--- Raw data ---

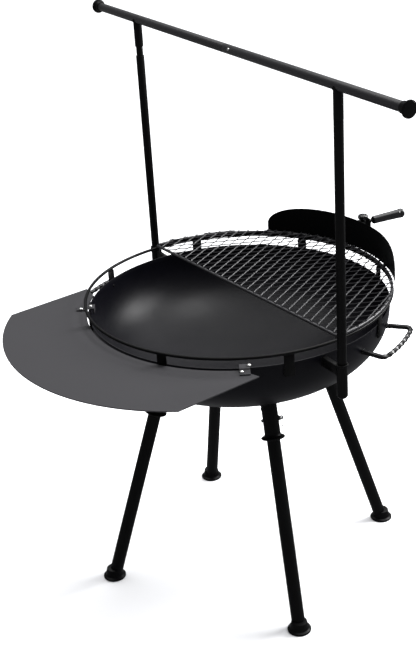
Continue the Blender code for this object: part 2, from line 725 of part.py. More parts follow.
def build():
    """Model the whole fire pit."""
    for thing in list(bpy.data.objects):
        bpy.data.objects.remove(thing, do_unlink=True)
    site = empty("bowl_axis", Matrix.Translation((0.0, BOWL_Y, 0.0)))
    coat = satin_black()
    bar_coat = paint("dark_grey_coat", (0.045, 0.045, 0.047), 0.42, 0.0)
    metal = zinc()
    cutter = make_bowl(site, bowl_black())
    make_rail(site, coat)
    for place in LEG_DEGS:
        make_leg(site, place, cutter, coat, metal)
    for place in HANDLE_DEGS:
        make_carry_handle(site, place, coat)
    for place, side in (("left", -1), ("right", 1)):
        make_pole_socket(site, place, side, cutter, coat)
    make_hook_frame(site, coat, bar_coat, metal)
    make_grate(site, coat, wire_grey())
    strap_inner = make_shield(site, coat)
    make_grip(site, strap_inner, coat, gloss_black())
    make_shelf(site, charcoal_coat(), metal)


build()
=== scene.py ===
import json
import math

import bmesh
import bpy
from mathutils import Matrix, Quaternion, Vector


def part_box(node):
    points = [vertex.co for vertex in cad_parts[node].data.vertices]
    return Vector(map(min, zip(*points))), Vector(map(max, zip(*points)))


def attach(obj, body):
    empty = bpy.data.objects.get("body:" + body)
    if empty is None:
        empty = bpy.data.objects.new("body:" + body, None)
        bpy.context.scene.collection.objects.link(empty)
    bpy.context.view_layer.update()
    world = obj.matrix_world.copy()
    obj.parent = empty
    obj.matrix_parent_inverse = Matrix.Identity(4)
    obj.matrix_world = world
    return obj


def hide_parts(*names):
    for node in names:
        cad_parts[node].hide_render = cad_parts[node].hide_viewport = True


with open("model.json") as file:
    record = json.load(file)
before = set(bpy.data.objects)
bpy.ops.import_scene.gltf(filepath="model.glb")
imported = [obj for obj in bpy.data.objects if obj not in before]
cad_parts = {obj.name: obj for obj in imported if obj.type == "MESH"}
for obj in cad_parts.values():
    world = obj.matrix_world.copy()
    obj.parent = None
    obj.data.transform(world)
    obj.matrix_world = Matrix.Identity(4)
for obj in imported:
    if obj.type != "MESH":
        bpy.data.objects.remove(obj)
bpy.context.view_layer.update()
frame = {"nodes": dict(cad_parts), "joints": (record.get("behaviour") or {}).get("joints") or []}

bowl_low, bowl_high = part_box("fire_bowl")
bowl_axis = Vector(((bowl_low.x + bowl_high.x) / 2, (bowl_low.y + bowl_high.y) / 2, 0.0))
rim_z = bowl_high.z

# --- Camera, floor and light ---------------------------------------------------------------
# A plain white studio sweep seen from the front right, a little above the grate.
# One broad soft light comes from high behind the bowl, so that upright black faces stay dark.
CAMERA_TURN_DEG = 61.75
CAMERA_RISE_DEG = 25.48
CAMERA_ROLL_DEG = -3.7
CAMERA_DISTANCE = 3.4004
CAMERA_AIM = bowl_axis + Vector((-0.1449, -0.0163, 0.600))
CAMERA_LENS_MM = 68.38
FLOOR_HALF = 60.0

turn = math.radians(CAMERA_TURN_DEG)
rise = math.radians(CAMERA_RISE_DEG)
towards_camera = Vector((math.sin(turn) * math.cos(rise), -math.cos(turn) * math.cos(rise), math.sin(rise)))
camera = bpy.data.objects.new("studio_camera", bpy.data.cameras.new("studio_camera"))
bpy.context.scene.collection.objects.link(camera)
camera.data.lens = CAMERA_LENS_MM
camera.data.clip_end = 200.0
camera.rotation_mode = "QUATERNION"
roll = Quaternion((0.0, 0.0, 1.0), math.radians(CAMERA_ROLL_DEG))
camera.rotation_quaternion = (-towards_camera).to_track_quat("-Z", "Y") @ roll
camera.location = CAMERA_AIM + towards_camera * CAMERA_DISTANCE
bpy.context.scene.camera = camera
bpy.context.scene.view_settings.view_transform = "Standard"


class Flow:
    """A socket in a material or a Geometry Nodes tree, so that its maths reads as Python."""

    def __init__(self, tree, socket=None):
        self.tree = tree
        self.socket = socket

    def node(self, kind, settings, inputs, output=0):
        """Any node: its settings are set first, then the values or links of its sockets."""
        made = self.tree.nodes.new(kind)
        for key, value in settings.items():
            setattr(made, key, value)
        for key, value in inputs.items():
            if isinstance(value, Flow):
                self.tree.links.new(value.socket, made.inputs[key])
            else:
                made.inputs[key].default_value = value
        return Flow(self.tree, made.outputs[output])

    def maths(self, operation, *values):
        return self.node("ShaderNodeMath", {"operation": operation}, dict(enumerate(values)))

    def __add__(self, other):
        return self.maths("ADD", self, other)

    def __sub__(self, other):
        return self.maths("SUBTRACT", self, other)

    def __rsub__(self, other):
        return self.maths("SUBTRACT", other, self)

    def __mul__(self, other):
        return self.maths("MULTIPLY", self, other)

    __radd__ = __add__
    __rmul__ = __mul__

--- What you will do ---
Transcribe each line of the data above, unaltered, from the one where "make_hook_frame(site, coat, bar_coat, metal)" appears to the one where "obj.parent = None" appears, inclusive of both.

--- Result of the task ---
    make_hook_frame(site, coat, bar_coat, metal)
    make_grate(site, coat, wire_grey())
    strap_inner = make_shield(site, coat)
    make_grip(site, strap_inner, coat, gloss_black())
    make_shelf(site, charcoal_coat(), metal)


build()
=== scene.py ===
import json
import math

import bmesh
import bpy
from mathutils import Matrix, Quaternion, Vector


def part_box(node):
    points = [vertex.co for vertex in cad_parts[node].data.vertices]
    return Vector(map(min, zip(*points))), Vector(map(max, zip(*points)))


def attach(obj, body):
    empty = bpy.data.objects.get("body:" + body)
    if empty is None:
        empty = bpy.data.objects.new("body:" + body, None)
        bpy.context.scene.collection.objects.link(empty)
    bpy.context.view_layer.update()
    world = obj.matrix_world.copy()
    obj.parent = empty
    obj.matrix_parent_inverse = Matrix.Identity(4)
    obj.matrix_world = world
    return obj


def hide_parts(*names):
    for node in names:
        cad_parts[node].hide_render = cad_parts[node].hide_viewport = True


with open("model.json") as file:
    record = json.load(file)
before = set(bpy.data.objects)
bpy.ops.import_scene.gltf(filepath="model.glb")
imported = [obj for obj in bpy.data.objects if obj not in before]
cad_parts = {obj.name: obj for obj in imported if obj.type == "MESH"}
for obj in cad_parts.values():
    world = obj.matrix_world.copy()
    obj.parent = None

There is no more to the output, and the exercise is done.